Political ‘Hunger Games’

Spoiler Alert: If you don’t want to know more about The Hunger Games, read no further. You should probably stay in your house and turn off your phone and computer, too.

The Hunger Games has a little something for everyone. The sci-fi crowd gets a post-apocalyptic planet with both high-tech hovercrafts and pre-industrial foraging. Romantics get a heroine deciding between two suitors, but who, unlike Bella Swan (Twilight), could also make it on her own. Action buffs get a battle royale that makes WrestleMania obsolete, pitting two children from each of 12 districts in a fight to the death.

The politically aware? We get the most. Even Suzanne Collins, the author, admits that The Hunger Games is an allegory of how oppressive regimes use entertainment to control the masses. The novel evokes the past, with the name of the country, Panem, coming from the Latin for the “bread and circuses” of ancient Rome. It is set in a future North America, after both an apocalypse and the “The Dark Days”, when the poorer Districts including the now defunct 13 tried to overthrow the oppressive Capitol.

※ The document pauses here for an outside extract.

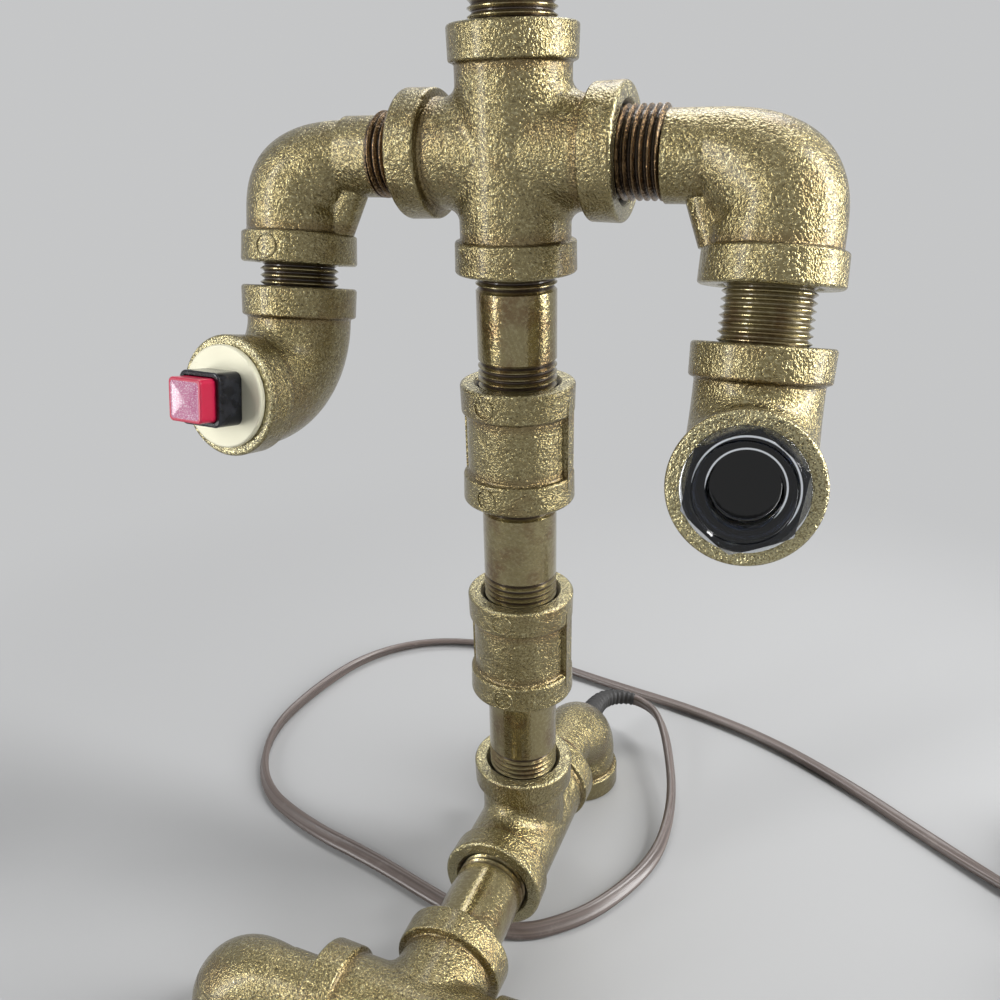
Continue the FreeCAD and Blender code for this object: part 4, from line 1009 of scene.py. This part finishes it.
# ---------------------------------------------------------------- dressing
# How strongly the painted shade in the threads' grooves shows on the nipples whose threads
# shine.
GROOVE_SHADE_BY_NIPPLE = {"right_wrist_nipple": 0.35, "leg_nipple": 0.6}
# How far the grain moves from one casting to the next, in metres.
GRAIN_SHIFT = (0.11, 0.07, 0.05)


def dress(node, material):
    piece = frame["nodes"][node]
    piece.data.materials.clear()
    piece.data.materials.append(material)


def dress_nodes(finishes):
    casts = {}
    for row in frame["record"]["subparts"]:
        slot, node = row["material_slot"], row["node"]
        shift = tuple(step * len(casts) for step in GRAIN_SHIFT)
        if slot == "cast_gold_paint":
            casts[node] = cast_gold(f"cast_gold_{node}", CASTINGS[node], shift)
            dress(node, casts[node])
        elif slot == "pipe_gold_paint":
            dark = GROOVE_SHADE_BY_NIPPLE.get(node, 1.0)
            dress(node, pipe_gold(f"pipe_gold_{node}", middle(node), NIPPLES[node], shift, dark))
        else:
            dress(node, finishes[slot])
    return casts


# ---------------------------------------------------------------- studio
PALE = rgb(0.56, 0.565, 0.57)
FLOOR_PAPER = rgb(0.435, 0.438, 0.442)
FLOOR_SIZE = 60.0
FLOOR_BELOW = 0.2 * MM
# Where the floor's paper starts and ends its fade into the backdrop.
NEAR_FLOOR = 0.22
FAR_FLOOR = 0.44
# How strongly the backdrop lights the lamp.
SHADE_LIGHT = 0.35
# The sun: where it stands, how wide it is in degrees, and its strength.
KEY_PLACE, KEY_WIDTH, KEY_STRENGTH = (0.75, 0.10, 1.0), 10, 0.7
# The panels: where each hangs, what it faces, its width and height, its power.
PANELS = {
    "right_strip": ((0.84, 0.20, 0.46), (0, 0, 0.25), (0.32, 0.9), 12.5),
    "left_strip": ((-0.62, -0.66, 0.45), (0, 0, 0.25), (0.16, 0.9), 6.0),
    "back_panel": ((-0.10, 0.72, 1.05), (0, 0, 0.1), (0.7, 0.5), 6.5),
}


def hang(data, place, target):
    """Put a lamp at a place and aim it at a target."""
    lamp = bpy.data.objects.new(data.name, data)
    lamp.location = place
    lamp.rotation_euler = (Vector(target) - Vector(place)).to_track_quat("-Z", "Y").to_euler()
    bpy.context.scene.collection.objects.link(lamp)


def make_lamps():
    sun = bpy.data.lights.new("key", "SUN")
    sun.angle = math.radians(KEY_WIDTH)
    sun.energy = KEY_STRENGTH
    hang(sun, KEY_PLACE, (0, 0, 0))
    for name, (place, target, panel_size, power) in PANELS.items():
        panel = bpy.data.lights.new(name, "AREA")
        panel.shape = "RECTANGLE"
        panel.size, panel.size_y = panel_size
        panel.energy = power
        hang(panel, place, target)


def floor_paper():
    """Pale paper that takes the shadow near the object and fades into the backdrop."""
    paper = Finish("pale_floor")
    paper.put(Base_Color=FLOOR_PAPER, Roughness=0.9, Specular_IOR_Level=0.0)
    near = Value(paper, paper.shader.outputs["BSDF"])
    glow = paper.node("Emission", {}, {"Color": PALE, "Strength": 1.0})
    seen = 0.0
    for ray in ("Is Camera Ray", "Is Glossy Ray", "Is Transmission Ray"):
        seen = paper.node("LightPath", {}, {}, ray).larger(seen)
    far = paper.vector("LENGTH", paper.spot()).rise(NEAR_FLOOR, FAR_FLOOR)
    both = paper.node("MixShader", {}, {0: far * seen, 1: near, 2: glow})
    paper.feed(paper.tree.nodes["Material Output"].inputs["Surface"], both)
    return paper.material


def make_world():
    """A pale backdrop that looks brighter than it lights."""
    world = bpy.data.worlds.new("studio")
    world.use_nodes = True
    tree = world.node_tree
    backdrop = tree.nodes["Background"]
    backdrop.inputs["Color"].default_value = PALE
    rays = tree.nodes.new("ShaderNodeLightPath")
    dim = tree.nodes.new("ShaderNodeMapRange")
    dim.inputs["To Min"].default_value = 1.0
    dim.inputs["To Max"].default_value = SHADE_LIGHT
    tree.links.new(rays.outputs["Is Diffuse Ray"], dim.inputs["Value"])
    tree.links.new(dim.outputs["Result"], backdrop.inputs["Strength"])
    bpy.context.scene.world = world


def make_studio():
    deselect()
    bpy.ops.mesh.primitive_plane_add(size=FLOOR_SIZE, location=(0, 0, -FLOOR_BELOW))
    floor = bpy.context.object
    floor.name = "floor"
    floor.data.materials.append(floor_paper())
    make_lamps()
    make_world()


# ---------------------------------------------------------------- the lamp
place_camera()
bpy.context.scene.view_settings.view_transform = "Standard"
finishes = make_finishes()
make_cord(finishes["brown_cord"], finishes["black_rubber"])
make_studio()
casts = dress_nodes(finishes)
make_rings(casts)
make_lens(finishes["pink_lens"])
make_tie(finishes["black_rubber"])
make_plug_grips(finishes["brown_cord"])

Yet there are uncomfortable analogies to the present, particularly between the political and economic “haves” and “have nots.” Call them the 1 percent or the military industrial complex, the “haves” may occupy Wall Street skyscrapers and suburban mansions rather than a Capitol, (a few of the males were recently spotted at Augusta National) but they have tributes just the same. Usually, the entertainment is minority groups fighting with each other, but too often the tribute really is a child, sometimes in a hoodie in Florida.

Any artifice that in-fighting among minority groups isn’t arranged and dubiously nurtured was destroyed by the Human Rights Campaign’s release earlier this month of documents from the National Organization for Marriage (NOM). Their internal memos document a clear and specific strategy to drive a wedge between the LGBT community and the African American and Latino communities.

Ironically, NOM thinks they are part of the powerful upper class diffusing the power of the LGBT community and communities of color with further division. In many ways, however, religious interests are just another group of have-nots who are battling at the pleasure of the real economic power brokers. Like the denizens of District 2, they get a few extra scraps for helping with enforcement, but they’ll never get an invite to the party. As Thomas Frank noted in What’s the Matter with Kansas? there has been a concerted effort to convince social conservatives to subjugate their own economic interests to a war between “average Americans” and “liberal elites.”

Whether Trayvon Martins killing was racially motivated remains to be proven, but it would be far from the first time communities of color have been pitted against each other. Blaming Latinos for African American job losses was almost a parlor game for Southern conservatives, who gleefully watch their candidates survive in increasingly diverse communities. These same inter-minority battles are seen throughout the country, where potential allies argue just enough to let the current power brokers win elections.

When underserved and underrepresented communities fight, the only winners are those trying to hold on to power. As in the arena, the answer is coalition building – deciding to fight the system instead of each other. That requires setting aside some differences and looking for truths – like the fact that aversion to same-sex marriage isn’t racial, it’s religious. Outreach to faith communities will do far more for LGBT rights than bashing other communities who are fighting for their own freedoms. Similarly, the un- and under-employed must realize that wartime tax cuts for the wealthy and fast and loose financiers are more to blame for job losses than undocumented immigrants.

As she shepherds her District 12 charges to their annual slaughter in The Hunger Games, pink-haired Capitolite Effie Trinkett tells them “may the odds be ever in your favor.“ It’s not true for them, or us, at the moment. But if we continue to look for common ground, and refuse to be wedged apart, we might start taking a few hands from the house.